Question

Let $y^2-4ax$ be a parabola and PQ be a focal chord of parabola. Let T be the point of intersection of tangents at P and Q. Then.

• A. Area of circumcircle of $\Delta$PQT is $\frac{\pi P{Q}^2}{4}$
• B. Orthocentre of $\Delta$PQT will lie on tangent at vertex
• C. Incentre of $\Delta$PQT will be vertex of parabola
• D. Incentre of $\Delta$PQT will lie on directrix of parabola

Answer 1

Answer: (A)

Area of circumcircle of $\Delta$PQT is $\frac{\pi P{Q}^2}{4}$

$P$ has coordinates $(a{t}^2,2at)$ and $Q$ has coordinates $(a{t}_1^2,2a{t}_1)$ such that $t{t}_1=-1$.

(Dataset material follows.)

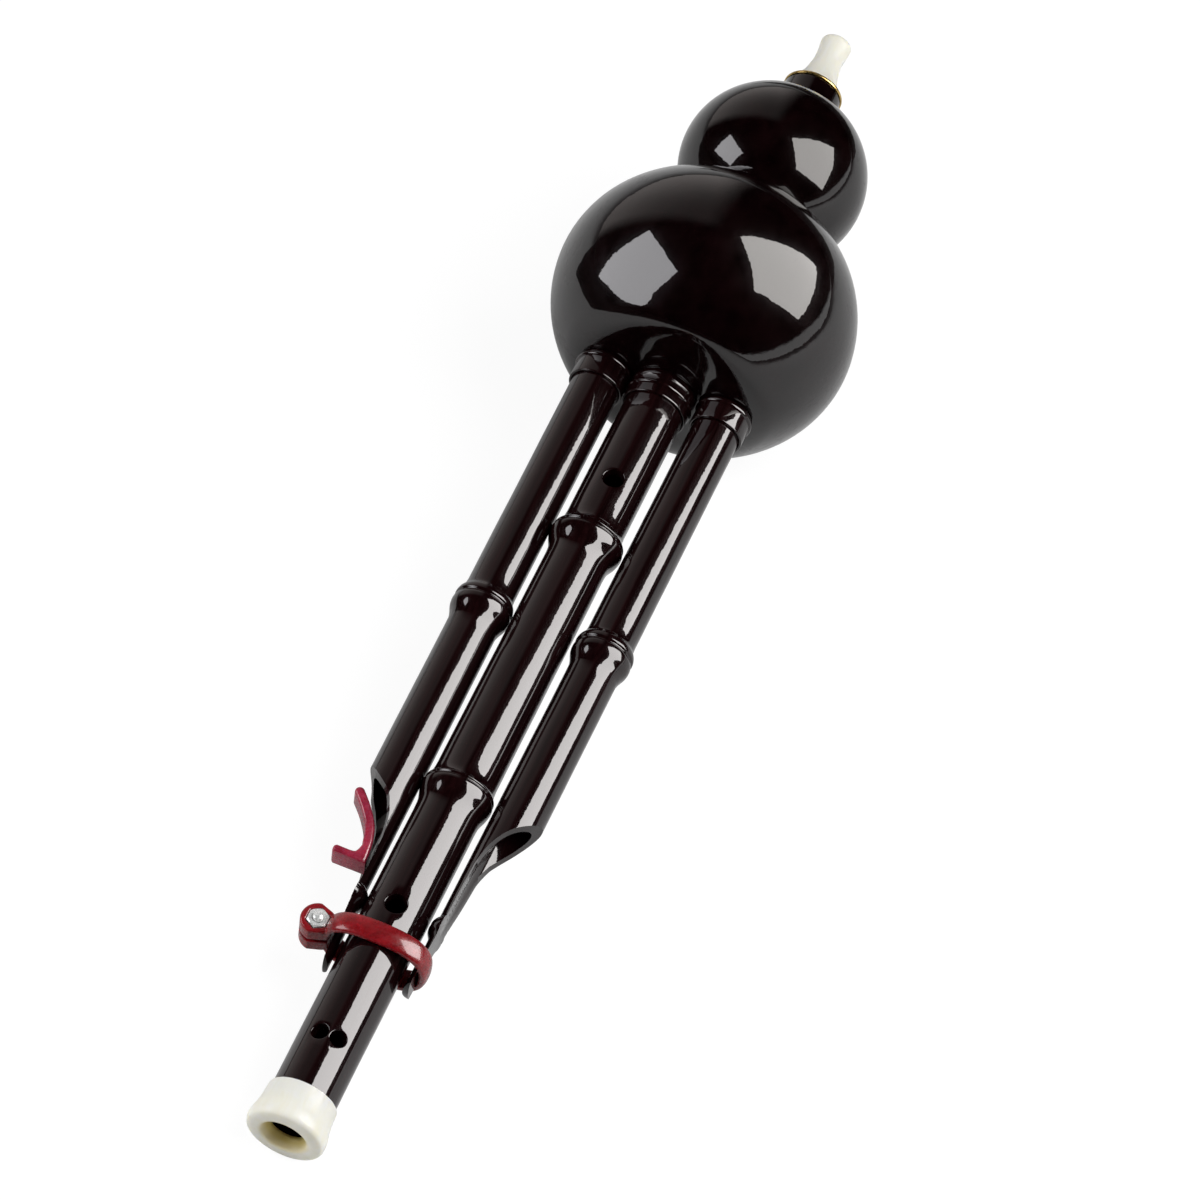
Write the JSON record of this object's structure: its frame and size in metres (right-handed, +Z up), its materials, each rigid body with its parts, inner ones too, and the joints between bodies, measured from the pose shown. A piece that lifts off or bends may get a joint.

Tangent at $P$ is $ty=x+a{t}^2$

Tangent at $Q$ is $t_{1}y=x+a{t}_1^2⟹-\frac{1}{t}y=x+\frac{a}{t^2}$

The meeting point of these tangents is $T(a,a(t+\frac{1}{t}))$

Also, these tangents are perpendicular to each other as the multiplication of their slopes is $-1$.

Hence, the circumcircle of right-angled $△PQT$ is circle passing through $P,Q,T$ and has centre at mid-point of $PQ$. Hence, area of this circle is $\frac{\pi (PQ{)}^2}{4}$.

Orthocenter of $△PQT$ is $T$ which does not lie on tangent at vertex.

Incentre lies in the triangle itself. But, the triangle lies completely to the right of tangent at vertex of parabola. Hence, the other 2 options are wrong.